_Direction_. Spot each line that carries the word "Python"; copy those lines.

_Data_.

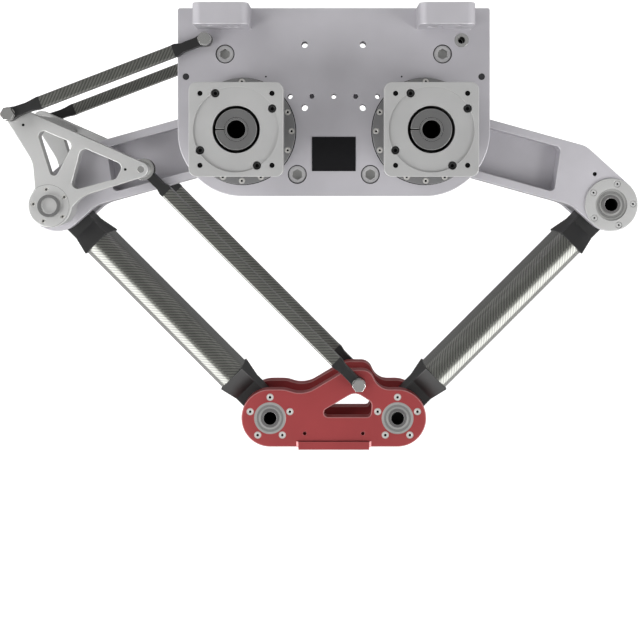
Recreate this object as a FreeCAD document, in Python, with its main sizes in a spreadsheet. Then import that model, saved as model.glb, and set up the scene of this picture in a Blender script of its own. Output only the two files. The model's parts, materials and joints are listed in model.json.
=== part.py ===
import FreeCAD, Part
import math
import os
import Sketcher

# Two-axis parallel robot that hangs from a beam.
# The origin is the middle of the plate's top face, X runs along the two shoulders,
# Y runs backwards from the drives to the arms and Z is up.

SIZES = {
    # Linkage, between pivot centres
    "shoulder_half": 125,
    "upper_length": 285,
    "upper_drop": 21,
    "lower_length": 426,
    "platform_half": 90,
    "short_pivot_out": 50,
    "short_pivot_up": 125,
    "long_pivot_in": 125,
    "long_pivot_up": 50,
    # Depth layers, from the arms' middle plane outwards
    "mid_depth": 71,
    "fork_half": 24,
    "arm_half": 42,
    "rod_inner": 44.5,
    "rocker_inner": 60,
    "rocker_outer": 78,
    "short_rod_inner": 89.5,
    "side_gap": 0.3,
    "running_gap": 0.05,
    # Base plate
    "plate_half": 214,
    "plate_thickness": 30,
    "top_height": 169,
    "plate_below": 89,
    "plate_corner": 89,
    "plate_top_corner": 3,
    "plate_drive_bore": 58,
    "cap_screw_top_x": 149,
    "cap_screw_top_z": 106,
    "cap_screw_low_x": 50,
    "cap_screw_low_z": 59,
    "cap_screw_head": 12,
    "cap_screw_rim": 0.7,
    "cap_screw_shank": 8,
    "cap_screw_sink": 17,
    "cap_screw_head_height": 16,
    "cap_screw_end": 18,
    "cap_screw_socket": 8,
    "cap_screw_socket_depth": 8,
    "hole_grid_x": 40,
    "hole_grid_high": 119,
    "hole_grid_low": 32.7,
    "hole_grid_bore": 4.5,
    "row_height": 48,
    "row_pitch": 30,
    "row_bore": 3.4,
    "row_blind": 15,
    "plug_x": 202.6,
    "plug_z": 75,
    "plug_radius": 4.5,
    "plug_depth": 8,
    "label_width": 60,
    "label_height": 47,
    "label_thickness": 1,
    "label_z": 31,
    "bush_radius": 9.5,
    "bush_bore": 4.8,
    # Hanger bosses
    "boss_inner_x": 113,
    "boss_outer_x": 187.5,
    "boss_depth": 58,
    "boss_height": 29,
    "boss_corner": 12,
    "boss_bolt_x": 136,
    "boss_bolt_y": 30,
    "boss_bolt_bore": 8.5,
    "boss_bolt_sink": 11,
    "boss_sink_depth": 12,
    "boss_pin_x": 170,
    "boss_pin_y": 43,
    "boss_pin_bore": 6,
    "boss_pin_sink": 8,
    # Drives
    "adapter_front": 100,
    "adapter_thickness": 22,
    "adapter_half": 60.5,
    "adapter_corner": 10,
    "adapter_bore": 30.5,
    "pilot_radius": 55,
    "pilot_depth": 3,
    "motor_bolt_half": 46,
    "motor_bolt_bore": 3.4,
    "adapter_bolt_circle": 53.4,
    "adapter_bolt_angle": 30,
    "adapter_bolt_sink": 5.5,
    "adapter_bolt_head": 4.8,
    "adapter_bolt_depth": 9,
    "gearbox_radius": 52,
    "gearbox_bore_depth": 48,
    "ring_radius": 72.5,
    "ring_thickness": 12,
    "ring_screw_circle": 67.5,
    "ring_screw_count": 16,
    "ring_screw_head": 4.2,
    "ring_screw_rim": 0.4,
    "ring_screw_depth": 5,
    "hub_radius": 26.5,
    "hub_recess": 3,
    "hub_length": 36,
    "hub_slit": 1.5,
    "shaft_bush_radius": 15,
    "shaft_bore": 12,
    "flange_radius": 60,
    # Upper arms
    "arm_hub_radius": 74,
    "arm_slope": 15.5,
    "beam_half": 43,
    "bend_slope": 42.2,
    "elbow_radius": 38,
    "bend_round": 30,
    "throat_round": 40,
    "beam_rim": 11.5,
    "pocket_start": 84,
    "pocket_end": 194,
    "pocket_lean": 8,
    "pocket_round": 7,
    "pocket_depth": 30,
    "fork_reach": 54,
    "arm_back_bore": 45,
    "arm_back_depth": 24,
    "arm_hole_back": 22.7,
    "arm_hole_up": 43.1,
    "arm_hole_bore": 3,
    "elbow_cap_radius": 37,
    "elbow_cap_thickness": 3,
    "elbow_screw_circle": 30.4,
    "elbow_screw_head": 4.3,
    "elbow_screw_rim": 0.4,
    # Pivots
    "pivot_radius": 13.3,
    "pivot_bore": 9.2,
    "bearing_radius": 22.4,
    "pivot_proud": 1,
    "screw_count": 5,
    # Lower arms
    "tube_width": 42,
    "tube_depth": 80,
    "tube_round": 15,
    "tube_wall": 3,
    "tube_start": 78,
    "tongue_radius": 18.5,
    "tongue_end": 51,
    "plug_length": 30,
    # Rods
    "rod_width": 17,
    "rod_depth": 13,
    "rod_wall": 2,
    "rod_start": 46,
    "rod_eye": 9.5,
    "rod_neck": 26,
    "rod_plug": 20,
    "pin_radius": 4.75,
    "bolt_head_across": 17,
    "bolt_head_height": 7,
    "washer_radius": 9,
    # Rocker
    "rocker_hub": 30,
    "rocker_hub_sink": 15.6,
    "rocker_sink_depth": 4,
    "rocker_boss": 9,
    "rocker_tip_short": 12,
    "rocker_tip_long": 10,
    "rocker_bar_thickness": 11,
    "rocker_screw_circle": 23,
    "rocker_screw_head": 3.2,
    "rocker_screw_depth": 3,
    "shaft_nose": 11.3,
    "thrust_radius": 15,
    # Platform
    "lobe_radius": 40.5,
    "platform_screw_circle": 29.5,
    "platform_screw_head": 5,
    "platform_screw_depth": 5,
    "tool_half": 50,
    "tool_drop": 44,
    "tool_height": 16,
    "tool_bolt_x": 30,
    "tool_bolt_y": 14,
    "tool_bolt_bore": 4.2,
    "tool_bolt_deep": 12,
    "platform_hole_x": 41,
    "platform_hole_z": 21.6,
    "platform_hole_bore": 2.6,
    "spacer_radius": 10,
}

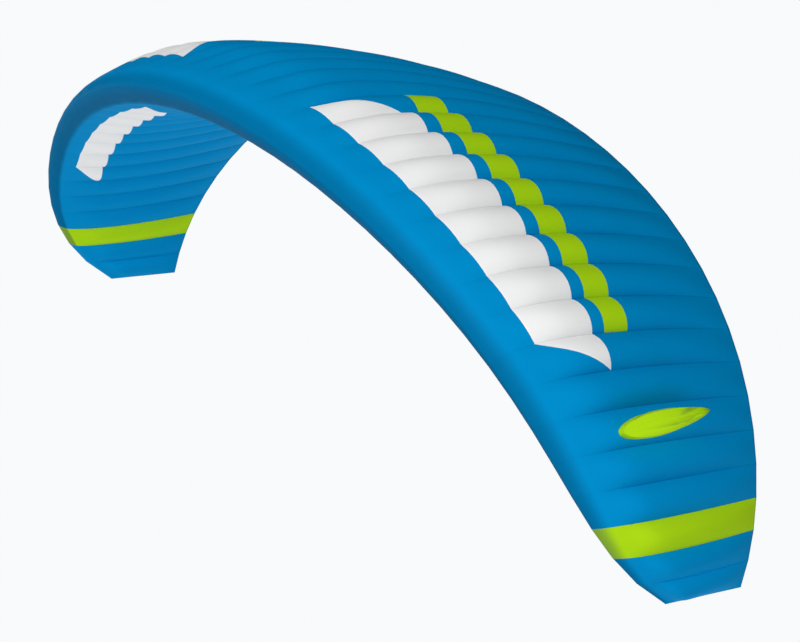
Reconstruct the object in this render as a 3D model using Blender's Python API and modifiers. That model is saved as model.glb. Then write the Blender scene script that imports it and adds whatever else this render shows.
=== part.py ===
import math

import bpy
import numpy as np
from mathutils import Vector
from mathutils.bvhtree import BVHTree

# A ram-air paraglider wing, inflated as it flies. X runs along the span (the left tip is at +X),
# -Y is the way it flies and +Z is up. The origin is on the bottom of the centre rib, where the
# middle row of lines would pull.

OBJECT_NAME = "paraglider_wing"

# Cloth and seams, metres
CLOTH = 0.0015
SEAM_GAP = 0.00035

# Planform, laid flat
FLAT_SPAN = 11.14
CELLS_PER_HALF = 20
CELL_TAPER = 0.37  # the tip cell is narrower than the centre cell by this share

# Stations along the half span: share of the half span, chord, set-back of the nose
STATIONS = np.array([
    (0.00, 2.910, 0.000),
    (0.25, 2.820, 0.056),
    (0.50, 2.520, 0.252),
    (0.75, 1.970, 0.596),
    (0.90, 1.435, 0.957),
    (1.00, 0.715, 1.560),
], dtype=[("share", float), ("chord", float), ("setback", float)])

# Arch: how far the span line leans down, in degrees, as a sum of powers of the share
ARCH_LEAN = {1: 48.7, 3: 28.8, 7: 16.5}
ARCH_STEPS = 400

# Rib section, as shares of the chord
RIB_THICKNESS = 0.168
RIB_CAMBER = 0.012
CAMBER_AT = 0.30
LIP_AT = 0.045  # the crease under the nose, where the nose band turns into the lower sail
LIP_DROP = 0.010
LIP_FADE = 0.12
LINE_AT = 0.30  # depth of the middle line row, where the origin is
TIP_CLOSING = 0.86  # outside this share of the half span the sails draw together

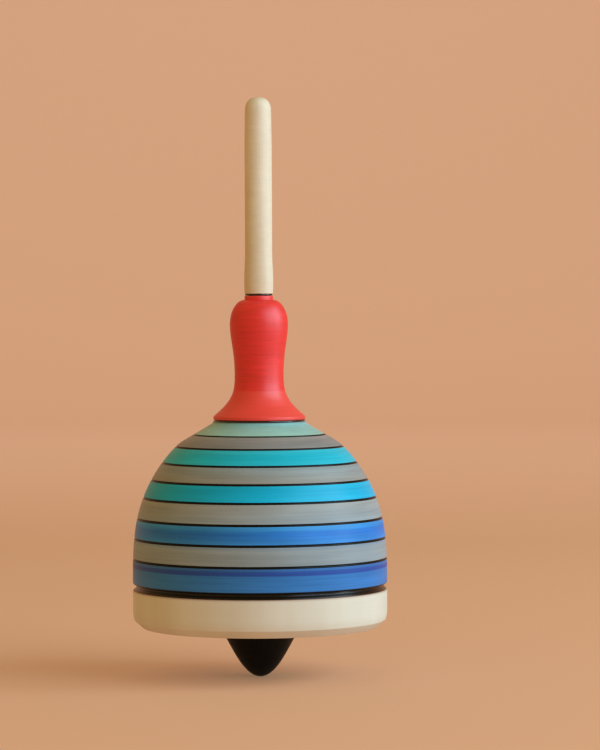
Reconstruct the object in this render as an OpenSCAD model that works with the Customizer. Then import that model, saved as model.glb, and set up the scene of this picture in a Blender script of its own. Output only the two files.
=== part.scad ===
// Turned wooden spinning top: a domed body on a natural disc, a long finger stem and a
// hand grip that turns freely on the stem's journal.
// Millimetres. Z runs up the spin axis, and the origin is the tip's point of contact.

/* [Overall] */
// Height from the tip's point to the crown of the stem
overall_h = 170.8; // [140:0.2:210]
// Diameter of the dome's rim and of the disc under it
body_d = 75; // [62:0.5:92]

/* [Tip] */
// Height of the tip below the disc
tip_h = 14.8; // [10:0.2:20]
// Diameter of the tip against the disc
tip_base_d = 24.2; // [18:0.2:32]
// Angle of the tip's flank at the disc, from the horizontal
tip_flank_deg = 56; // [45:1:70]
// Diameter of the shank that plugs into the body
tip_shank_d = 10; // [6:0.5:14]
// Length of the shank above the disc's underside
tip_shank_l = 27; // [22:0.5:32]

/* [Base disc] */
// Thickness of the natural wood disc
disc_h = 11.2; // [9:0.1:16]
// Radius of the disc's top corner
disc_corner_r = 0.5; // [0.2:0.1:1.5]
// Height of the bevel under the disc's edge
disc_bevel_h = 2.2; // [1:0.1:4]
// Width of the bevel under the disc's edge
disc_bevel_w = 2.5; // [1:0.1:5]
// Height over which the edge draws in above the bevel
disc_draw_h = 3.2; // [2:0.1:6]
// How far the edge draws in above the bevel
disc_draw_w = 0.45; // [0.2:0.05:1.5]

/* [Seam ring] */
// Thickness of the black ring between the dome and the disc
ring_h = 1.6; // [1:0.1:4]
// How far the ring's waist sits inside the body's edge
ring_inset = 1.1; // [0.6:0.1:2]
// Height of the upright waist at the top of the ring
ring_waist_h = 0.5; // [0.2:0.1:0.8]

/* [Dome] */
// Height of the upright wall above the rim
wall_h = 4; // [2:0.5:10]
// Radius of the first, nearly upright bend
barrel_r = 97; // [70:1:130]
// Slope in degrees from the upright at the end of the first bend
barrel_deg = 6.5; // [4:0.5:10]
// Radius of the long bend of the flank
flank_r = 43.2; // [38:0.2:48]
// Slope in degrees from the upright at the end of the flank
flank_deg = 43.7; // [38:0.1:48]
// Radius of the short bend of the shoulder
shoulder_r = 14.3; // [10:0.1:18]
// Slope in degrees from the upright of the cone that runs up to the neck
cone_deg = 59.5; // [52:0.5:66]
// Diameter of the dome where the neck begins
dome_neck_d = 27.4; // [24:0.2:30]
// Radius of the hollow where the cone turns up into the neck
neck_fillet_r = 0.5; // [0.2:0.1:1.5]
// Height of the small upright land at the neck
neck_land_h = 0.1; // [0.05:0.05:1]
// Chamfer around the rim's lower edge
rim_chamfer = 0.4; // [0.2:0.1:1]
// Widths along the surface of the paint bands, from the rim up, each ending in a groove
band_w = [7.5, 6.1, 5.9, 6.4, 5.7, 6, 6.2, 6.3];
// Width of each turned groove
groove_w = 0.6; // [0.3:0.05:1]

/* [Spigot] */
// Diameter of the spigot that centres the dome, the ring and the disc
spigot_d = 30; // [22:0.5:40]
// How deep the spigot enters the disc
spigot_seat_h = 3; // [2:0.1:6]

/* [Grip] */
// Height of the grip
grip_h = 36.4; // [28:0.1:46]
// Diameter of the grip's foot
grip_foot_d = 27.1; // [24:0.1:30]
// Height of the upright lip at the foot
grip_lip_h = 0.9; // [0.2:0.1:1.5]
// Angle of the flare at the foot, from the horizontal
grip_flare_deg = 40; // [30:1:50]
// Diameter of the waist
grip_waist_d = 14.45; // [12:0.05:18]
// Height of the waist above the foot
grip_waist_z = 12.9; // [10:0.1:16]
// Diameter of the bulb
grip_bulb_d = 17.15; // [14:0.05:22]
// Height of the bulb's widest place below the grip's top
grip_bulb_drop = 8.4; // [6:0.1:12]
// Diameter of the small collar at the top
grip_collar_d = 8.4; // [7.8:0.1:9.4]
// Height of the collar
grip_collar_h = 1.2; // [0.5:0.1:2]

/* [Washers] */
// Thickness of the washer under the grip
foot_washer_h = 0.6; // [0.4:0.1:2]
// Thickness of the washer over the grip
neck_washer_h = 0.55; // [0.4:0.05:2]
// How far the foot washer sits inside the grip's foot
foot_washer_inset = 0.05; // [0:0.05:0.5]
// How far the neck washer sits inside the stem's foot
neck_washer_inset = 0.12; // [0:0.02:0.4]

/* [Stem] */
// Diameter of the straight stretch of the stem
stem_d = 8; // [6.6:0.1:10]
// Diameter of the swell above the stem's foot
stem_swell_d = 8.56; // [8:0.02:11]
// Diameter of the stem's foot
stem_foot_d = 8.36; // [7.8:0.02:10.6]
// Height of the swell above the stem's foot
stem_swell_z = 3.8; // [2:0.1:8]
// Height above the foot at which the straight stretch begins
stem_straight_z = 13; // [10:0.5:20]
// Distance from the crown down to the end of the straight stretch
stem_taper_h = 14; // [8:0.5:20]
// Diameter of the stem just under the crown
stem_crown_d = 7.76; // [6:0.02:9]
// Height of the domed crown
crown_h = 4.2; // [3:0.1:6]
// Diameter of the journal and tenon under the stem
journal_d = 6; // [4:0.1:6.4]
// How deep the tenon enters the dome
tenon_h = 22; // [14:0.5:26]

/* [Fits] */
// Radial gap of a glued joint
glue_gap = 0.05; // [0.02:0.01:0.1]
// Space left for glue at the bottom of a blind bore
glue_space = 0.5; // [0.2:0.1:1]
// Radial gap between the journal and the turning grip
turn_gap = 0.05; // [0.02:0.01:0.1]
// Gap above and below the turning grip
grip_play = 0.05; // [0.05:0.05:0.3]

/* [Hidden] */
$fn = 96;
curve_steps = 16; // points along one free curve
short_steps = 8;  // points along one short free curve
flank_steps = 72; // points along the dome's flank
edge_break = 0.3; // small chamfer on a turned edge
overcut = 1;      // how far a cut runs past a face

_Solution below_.
Recreate this object as a FreeCAD document, in Python, with its main sizes in a spreadsheet. Then import that model, saved as model.glb, and set up the scene of this picture in a Blender script of its own. Output only the two files. The model's parts, materials and joints are listed in model.json.
Reconstruct the object in this render as a 3D model using Blender's Python API and modifiers. That model is saved as model.glb. Then write the Blender scene script that imports it and adds whatever else this render shows.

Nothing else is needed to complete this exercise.